_DATA SHOWN_

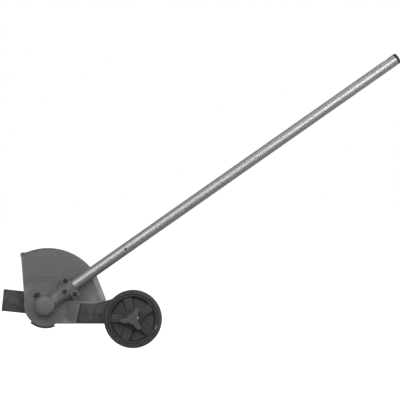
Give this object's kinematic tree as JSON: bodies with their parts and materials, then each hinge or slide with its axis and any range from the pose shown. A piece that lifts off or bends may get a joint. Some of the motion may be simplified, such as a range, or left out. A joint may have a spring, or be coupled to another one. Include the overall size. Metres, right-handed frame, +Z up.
{
  "type": "lawn edger",
  "caption": "Lawn edger attachment: vertical blade under a fan-shaped guard, bevel gear case, depth wheel on an arm, and a straight tube with a drive shaft inside.",
  "frame": {"origin": "on the ground under the middle of the whole object, at the pictured pose", "axes": "+Z up, +X from the blade towards the upper end of the tube, +Y from the wheel's side towards the blade's side"},
  "size_m": [0.9216, 0.118, 0.6757],
  "materials": {
    "tube_metal": "brushed, bright",
    "bright_steel": "zinc plated",
    "gear_steel": "machined, oiled",
    "black_steel": "black oxide",
    "cast_housing": "grey powder coat on cast alloy",
    "guard_paint": "grey powder coat",
    "bracket_paint": "grey powder coat",
    "blade_steel": "dark heat-treated steel",
    "arm_paint": "dark grey paint",
    "black_plastic": "black, moulded",
    "wheel_plastic": "charcoal, moulded",
    "tyre_rubber": "matt rubber",
    "seal_rubber": "nitrile rubber",
    "guide_plastic": "natural acetal",
    "insert_brass": "turned brass"
  },
  "bodies": {
    "edger_frame": {"shaft_tube": "tube_metal", "tube_end_bush": "black_plastic", "shaft_guide_lower": "guide_plastic", "shaft_guide_middle": "guide_plastic", "shaft_guide_upper": "guide_plastic", "guide_rivet": "black_steel", "pinion_bearing_outer_ring": "bright_steel", "pinion_circlip": "black_steel", "gear_case": "cast_housing", "gear_case_cover": "cast_housing", "clamp_cap": "cast_housing", "clamp_bolt_upper": "black_steel", "clamp_bolt_lower": "black_steel", "locating_screw": "black_steel", "output_front_outer_ring": "bright_steel", "output_rear_outer_ring": "bright_steel", "output_seal": "seal_rubber", "blade_guard": "guard_paint", "guard_screw_1": "black_steel", "guard_screw_2": "black_steel", "guard_screw_3": "black_steel", "guard_screw_4": "black_steel", "wear_shoe": "arm_paint", "shoe_screw_1": "black_steel", "shoe_screw_2": "black_steel", "arm_bracket": "bracket_paint", "bracket_screw_near": "black_steel", "bracket_screw_far": "black_steel", "wheel_arm": "arm_paint", "arm_bolt_near": "black_steel", "arm_bolt_far": "black_steel", "arm_nut_near": "bright_steel", "arm_nut_far": "bright_steel"},
    "blade_rotor": {"output_shaft": "bright_steel", "bevel_gear": "gear_steel", "output_front_inner_ring": "bright_steel", "output_rear_inner_ring": "bright_steel", "inner_flange": "gear_steel", "edger_blade": "blade_steel", "blade_cup_washer": "gear_steel", "blade_nut": "bright_steel"},
    "drive_line": {"drive_shaft": "bright_steel", "pinion_gear": "gear_steel", "pinion_bearing_inner_ring": "bright_steel"},
    "spindle_lock": {"spindle_lock_button": "black_plastic", "lock_spring": "bright_steel"},
    "wheel_carriage": {"axle_bolt": "bright_steel", "axle_sleeve": "bright_steel", "hub_washer": "bright_steel", "clamp_washer": "bright_steel"},
    "wheel": {"wheel_rim": "wheel_plastic", "tyre": "tyre_rubber", "wheel_bush_front": "guide_plastic", "wheel_bush_rear": "guide_plastic"},
    "knob": {"depth_knob": "wheel_plastic", "knob_insert": "insert_brass"}
  },
  "joints": [
    {"name": "blade_spin", "type": "hinge", "parent": "edger_frame", "child": "blade_rotor", "pos_m": [-0.35715, -0.013, 0.0973], "axis": [0, 1, 0], "continuous": true},
    {"name": "drive_spin", "type": "hinge", "parent": "edger_frame", "child": "drive_line", "pos_m": [-0.35715, -0.013, 0.0973], "axis": [0.8187, 0, 0.5743], "continuous": true},
    {"name": "depth_slide", "type": "slide", "parent": "edger_frame", "child": "wheel_carriage", "axis": [0, 0, 1], "range_m": [0, 0.038]},
    {"name": "wheel_spin", "type": "hinge", "parent": "wheel_carriage", "child": "wheel", "pos_m": [-0.15455, -0.013, 0.0665], "axis": [0, 1, 0], "continuous": true},
    {"name": "knob_turn", "type": "hinge", "parent": "wheel_carriage", "child": "knob", "pos_m": [-0.15455, -0.013, 0.0665], "axis": [0, -1, 0], "range_deg": [0, 360]},
    {"name": "lock_press", "type": "slide", "parent": "edger_frame", "child": "spindle_lock", "axis": [0, 1, 0], "range_m": [0, 0.004], "stiffness_N_per_m": 400, "springref_m": -0.003}
  ],
  "couplings": [
    {"joint": "drive_spin", "follows": "blade_spin", "ratio": 1.3333}
  ]
}
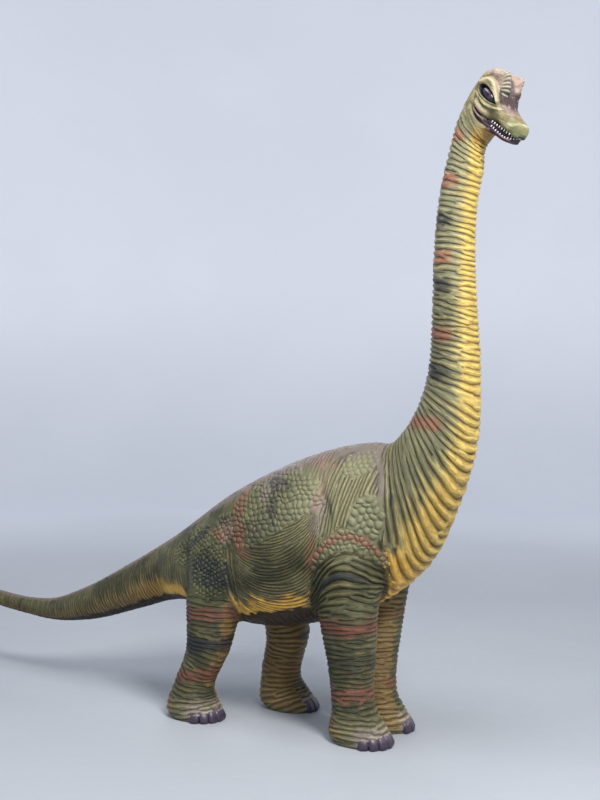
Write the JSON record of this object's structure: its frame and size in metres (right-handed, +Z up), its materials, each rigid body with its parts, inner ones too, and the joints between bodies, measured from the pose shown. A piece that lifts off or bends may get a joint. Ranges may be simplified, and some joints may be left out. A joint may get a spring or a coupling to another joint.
{
  "type": "brachiosaur statue",
  "caption": "Long-necked dinosaur statue in painted resin, standing on its feet, with a long tail and a raised head turned a little to its right.",
  "frame": {"origin": "centre of the floor area under the whole statue, on the floor", "axes": "+X the way the body faces, +Y its left side, +Z up"},
  "size_m": [3.6633, 0.6724, 2.9965],
  "materials": {
    "skin": "satin paint on moulded resin: sage green sides, mauve-brown back, warm yellow throat and belly, rust and blue-black patches",
    "mouth": "dark plum satin paint on lips and inside of the mouth",
    "tooth": "off-white satin paint",
    "eye": "high gloss blue-black",
    "nail": "satin purple-brown paint"
  },
  "bodies": {
    "root": {"head": "skin", "neck_upper": "skin", "neck_middle": "skin", "neck_lower": "skin", "trunk": "skin", "tail_base": "skin", "tail_middle": "skin", "tail_tip": "skin", "leg_front_right": "skin", "leg_front_left": "skin", "leg_hind_right": "skin", "leg_hind_left": "skin", "jaw_lower": "mouth", "eye_right": "eye", "eye_left": "eye", "nail_front_right_1": "nail", "nail_front_right_2": "nail", "nail_front_right_3": "nail", "nail_front_right_4": "nail", "nail_front_right_5": "nail", "nail_front_left_1": "nail", "nail_front_left_2": "nail", "nail_front_left_3": "nail", "nail_front_left_4": "nail", "nail_front_left_5": "nail", "nail_hind_right_1": "nail", "nail_hind_right_2": "nail", "nail_hind_right_3": "nail", "nail_hind_right_4": "nail", "nail_hind_right_5": "nail", "nail_hind_left_1": "nail", "nail_hind_left_2": "nail", "nail_hind_left_3": "nail", "nail_hind_left_4": "nail", "nail_hind_left_5": "nail"}
  },
  "joints": []
}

_EXERCISE_
In the records above, find each line that holds the word "joints"; copy all such lines.

_RESULT OF THIS TASK_
  "joints": [
Write the JSON record of this object's structure: its frame and size in metres (right-handed, +Z up), its materials, each rigid body with its parts, inner ones too, and the joints between bodies, measured from the pose shown. A piece that lifts off or bends may get a joint. Ranges may be simplified, and some joints may be left out. A joint may get a spring or a coupling to another joint.
  "joints": []